I'm sitting in our house on this snowy Thursday working on our book, checking emails, posting on Facebook, enjoying being home with the kids. Thursdays are my day home from the store. Even though I don't usually go into the store on weekends, I don't consider that a free day, just the weekend.
So, here we are, all together since this is the second snow day for the kids. I like it. It reminds me of Africa.
We were together a lot. The schools go all year with four months on, one month off. I thought it was great because Peter and I were both self-employed and it allowed our family time to travel as I wrote articles I was assigned and we all enjoyed some pretty awesome adventures!
As I said, I'm writing this book about our life in Botswana. To get back into Botswana, I thought I'd Google the game reserve we managed. Didn't find much, but as is my nature, I didn't stop digging until I found something interesting.
Peace Corps blogs are the first things I find of any worth. Sweet accounts of the slow pace, the cultural differences, the major milestones occurring back in the States making the homesickness that much more palpable even for voyeurs, anonymous and undetected.
I'm crying just thinking about our time there. My memories flood my senses. Things we had gone through are as vivid as if they occurred yesterday. Why is it so tangible for me? Why are the feelings so raw even after nearly four years away? Who am I that the country, the culture, the community never really left me? Why do some people finish their "stint" and move on while people like Peter (and, inadvertently, me) never ever leave?
Oh, don't get me wrong. There were many many days and nights in Botswana that left me wondering how I got there, wondering why I stayed. A black widow resting in my son's motorcycle helmet, scorpions falling from the ceiling onto my daughter's head, snake after poisonous snake curled up on our bed, in our yard, at our window, across the road - yes, a 15 foot python trying to get warm! And then there' s the runaway crocodile that roared like a lion, the charging elephant protecting her young, the hippo munching on grass right outside our tent, and just as bush legend would have it, the hyena that circled our campsite, which our children believe was the very one that swiped a teenage girl from the campfire as her parents helplessly watched.

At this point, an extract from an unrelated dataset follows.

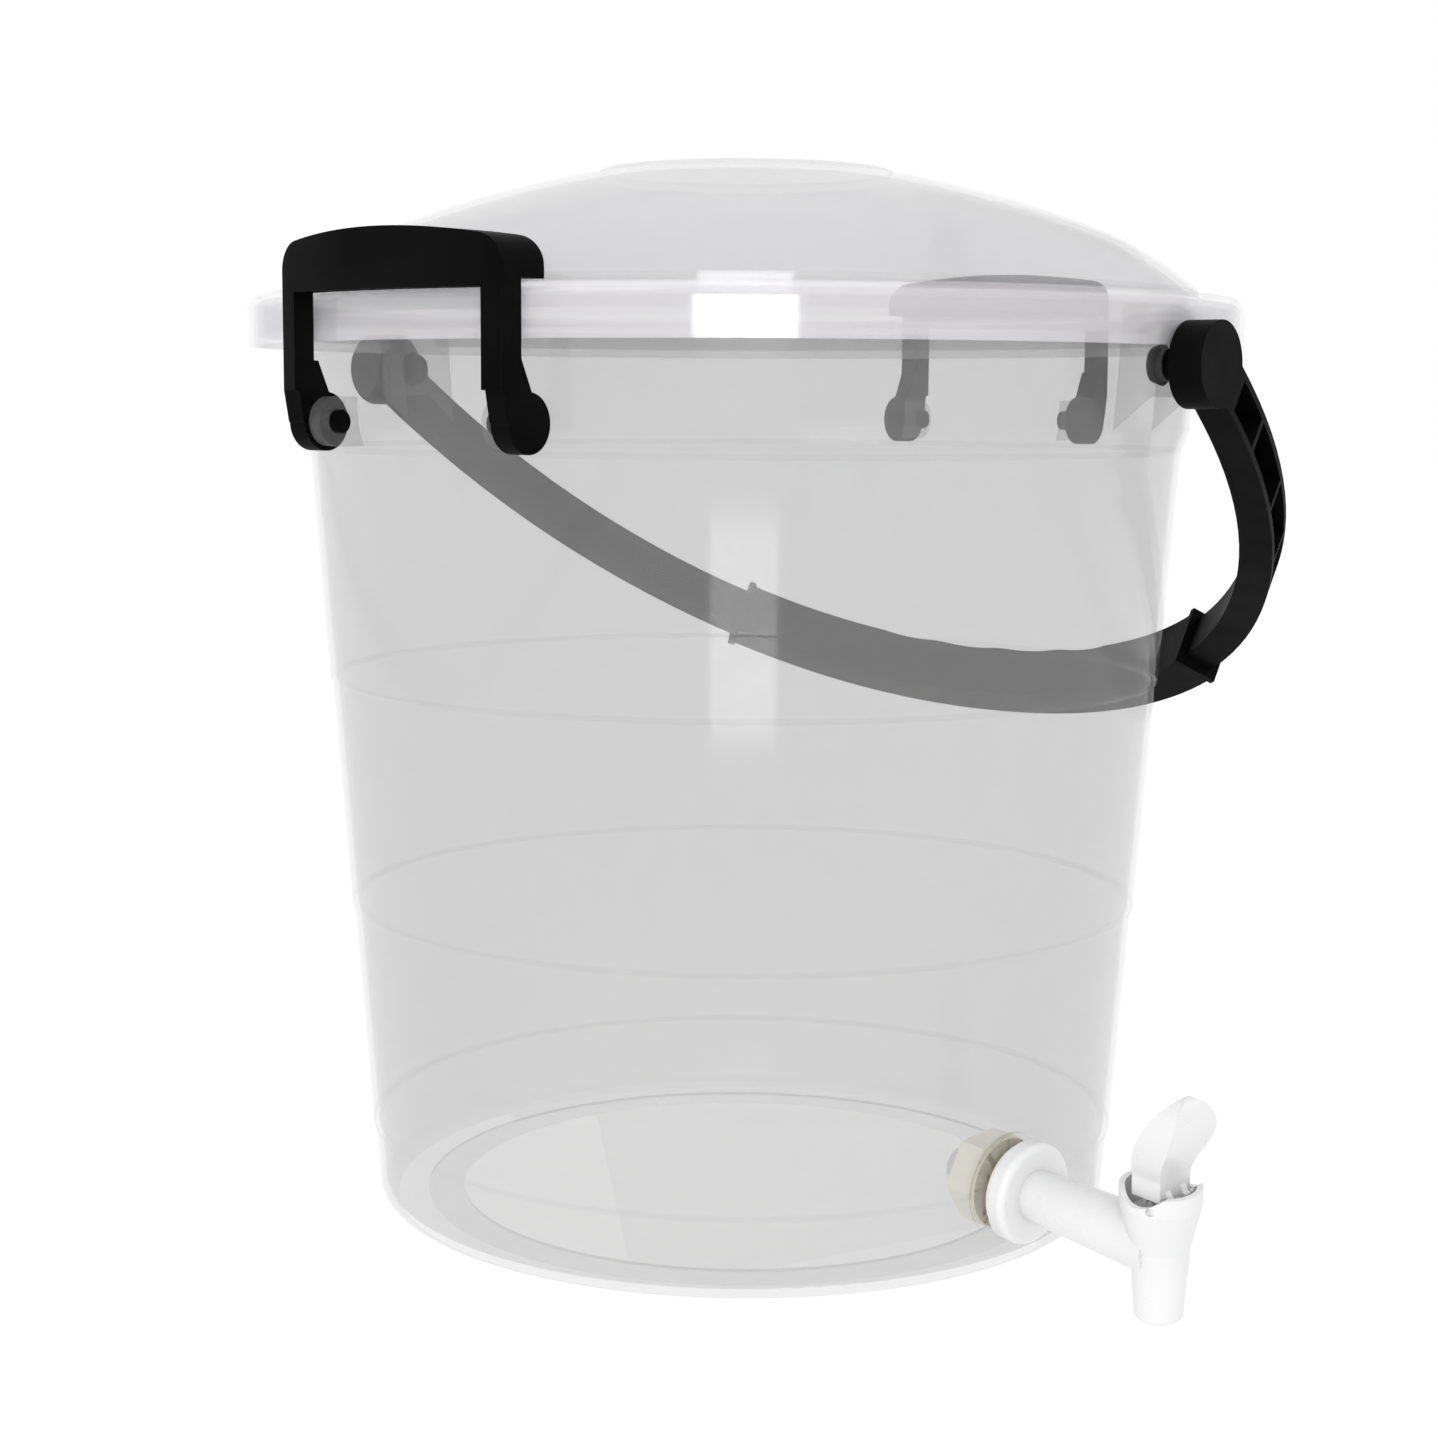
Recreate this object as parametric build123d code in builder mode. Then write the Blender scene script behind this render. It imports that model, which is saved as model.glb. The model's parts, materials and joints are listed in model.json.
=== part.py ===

But the woes of Botswana weren't really the animals, although it would come down to our animals, our dogs being shot by our neighbor that would finally prove to be the last straw. It was the lack of money, ways to make money for foreigners and residents a like that didn't make our life there viable. It would be the distance from one place to the other that would make accomplishing tasks nearly impossible. It would be the cultural differences that would prove puzzling and hindersome. What was the right thing to do? Our children imitate the young boy who came up to us as we stood in line for meat pies. "I'm hungry." he said, "Buy me a pie." So, we did, whereby, the entire line of Motswana customers and the pie-clerks turned on us. "If you buy him a pie, he will pester everyone on this line every day." What to do?
Today, I remember how much I loved living there. Why are we here? I ask myself. Why couldn't we make it work? Sure there are people - Peace Corps Volunteers that leave their host country never to return. But there are oh so many that cannot let it go. Peter, having been stationed in Botswana in the early '80's couldn't shake her from his being. For nearly 20 years, he looked for a way to return until he finally found the job on that fateful game reserve in 2002.
I sit in our comfortable home as my children warm up after playing in the snow and have to smile past the tears. Two different dogs surround me as I write, much the way Oz and Otse did in Botswana. Hell, this is the very same upholstered chair and ottoman that the three of us occupied in two different houses in Africa. Only, this time, we're in a heated house with sheet rock walls and hardwood floors.
This time, I am not writing about the newest bed and breakfast opening in the South African bush. I'm not compiling pictures from the San Bushman Dance Festival I had just covered, or writing about the latest developments at the HIV AIDS conference I just attended. This time, it's personal.
And because it is personal, I have that much more to say than "just the facts, ma'am". I want to bring you to Botswana with us. I want you to see what I saw the way that I saw it. I want you to want to be there too and understand full well why we left, why we remain involved, and why our experiences are significant in today's environment, economy, with today's lifestyle here in the USA.
Here I am writing in a snow storm in Poughkeepsie, NY, about as far away as you can get from our tin roofed, cement block two bedroom double garage door home in Ghanzi and I'm immersed in Botswana...and for today, I can take the day off from my store in the Poughkeepsie Plaza, from our life back in the States, and have a snow day, where I'm in Botswana, in 2003 once again.